Written instruction =
Every line from the line containing "attach(piece, body)" through the final line of the data is to be printed exactly; no other line is to appear.
(begin)
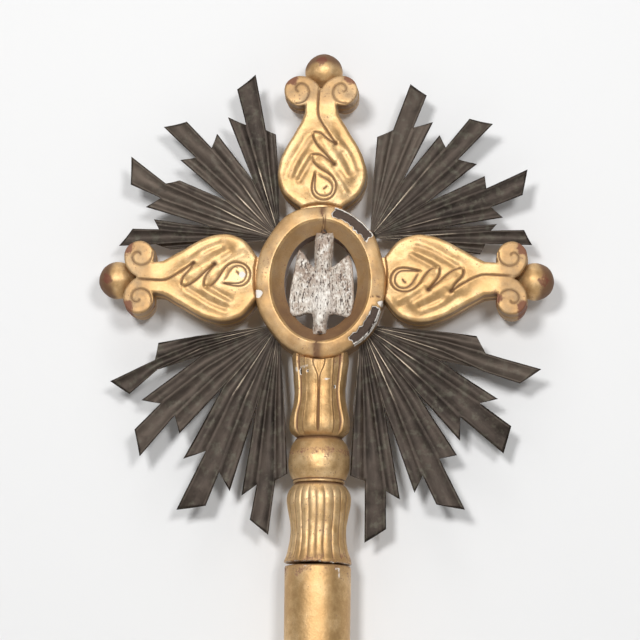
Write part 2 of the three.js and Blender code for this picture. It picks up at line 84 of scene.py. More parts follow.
def nearestOnLine(points, line, closed=False):
    # distance to a polyline, the nearest point on it, its side (+ left) and how far along it lies
    a = np.vstack([line, line[:1]]) if closed else line
    start, step = a[:-1], np.diff(a, axis=0)
    length = np.maximum((step ** 2).sum(1), 1e-12)
    best = np.full(len(points), 1e9)
    foot = np.zeros((len(points), 2))
    side = np.zeros(len(points))
    along = np.zeros(len(points))
    for i in range(len(start)):
        away = points - start[i]
        t = np.clip((away @ step[i]) / length[i], 0, 1)
        at = start[i] + t[:, None] * step[i]
        d = np.hypot(*(points - at).T)
        closer = d < best
        best[closer] = d[closer]
        foot[closer] = at[closer]
        cross = step[i, 0] * away[:, 1] - step[i, 1] * away[:, 0]
        side[closer] = np.sign(cross[closer])
        along[closer] = (i + t[closer]) / len(start)
    return best, foot, side, along


def insideOutline(points, outline):
    inside = np.zeros(len(points), bool)
    x, y = points.T
    for (x0, y0), (x1, y1) in zip(outline, np.roll(outline, -1, axis=0)):
        crosses = (y0 > y) != (y1 > y)
        with np.errstate(divide="ignore", invalid="ignore"):
            inside ^= crosses & (x < (x1 - x0) * (y - y0) / (y1 - y0) + x0)
    return inside


def unevenness(co, size, seed=0.0):
    # slow hand-made waviness, from -1 to 1
    offset = Vector((seed, seed * 1.7, -seed))
    return np.array([noise.noise(Vector(p) / size + offset) for p in co])


def readCo(mesh):
    co = np.empty(len(mesh.vertices) * 3)
    mesh.vertices.foreach_get("co", co)
    return co.reshape(-1, 3)


def writeCo(mesh, co):
    mesh.vertices.foreach_set("co", np.asarray(co, np.float32).ravel())
    mesh.update()


def vertexNormals(mesh):
    n = np.empty(len(mesh.vertices) * 3)
    mesh.vertex_normals.foreach_get("vector", n)
    return n.reshape(-1, 3)


def paint(mesh, name, values):
    layer = mesh.attributes.new(name, "FLOAT", "POINT")
    layer.data.foreach_set("value", np.asarray(values, np.float32))


def paintWearAndShade(mesh, glazeAndShade, rub, chip):
    # what the gilding shows: brown glaze in the hollows along with painted shade, red where rubbed or
    # painted as shade, white and bare wood where lost
    paint(mesh, "glazeAndShade", glazeAndShade)
    paint(mesh, "rub", rub)
    paint(mesh, "chip", chip)


def meshFrom(bm, name):
    mesh = bpy.data.meshes.new(name)
    bm.to_mesh(mesh)
    bm.free()
    return mesh


def remeshed(mesh, voxel, smoothing):
    # fine even quads over a closed shape, with the steps of the grid smoothed out
    maker = bpy.data.objects.new("remeshMaker", mesh)
    bpy.context.scene.collection.objects.link(maker)
    remesh = maker.modifiers.new("remesh", "REMESH")
    remesh.mode = "VOXEL"
    remesh.voxel_size = voxel
    relax = maker.modifiers.new("relax", "SMOOTH")
    relax.iterations = smoothing
    relax.factor = 0.5
    fine = bpy.data.meshes.new_from_object(maker.evaluated_get(bpy.context.evaluated_depsgraph_get()))
    bpy.data.objects.remove(maker)
    return fine


def finishPiece(mesh, name, body, material, replaces=(), toFrame=True):
    if toFrame:
        writeCo(mesh, readCo(mesh) * mm + np.array(ringCentre))
    mesh.shade_smooth()
    piece = bpy.data.objects.new(name, mesh)
    bpy.context.scene.collection.objects.link(piece)
    mesh.materials.clear()
    mesh.materials.append(material)
    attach(piece, body)
    if replaces:
        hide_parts(*replaces)
    return piece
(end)
Completed exercise =
    attach(piece, body)
    if replaces:
        hide_parts(*replaces)
    return piece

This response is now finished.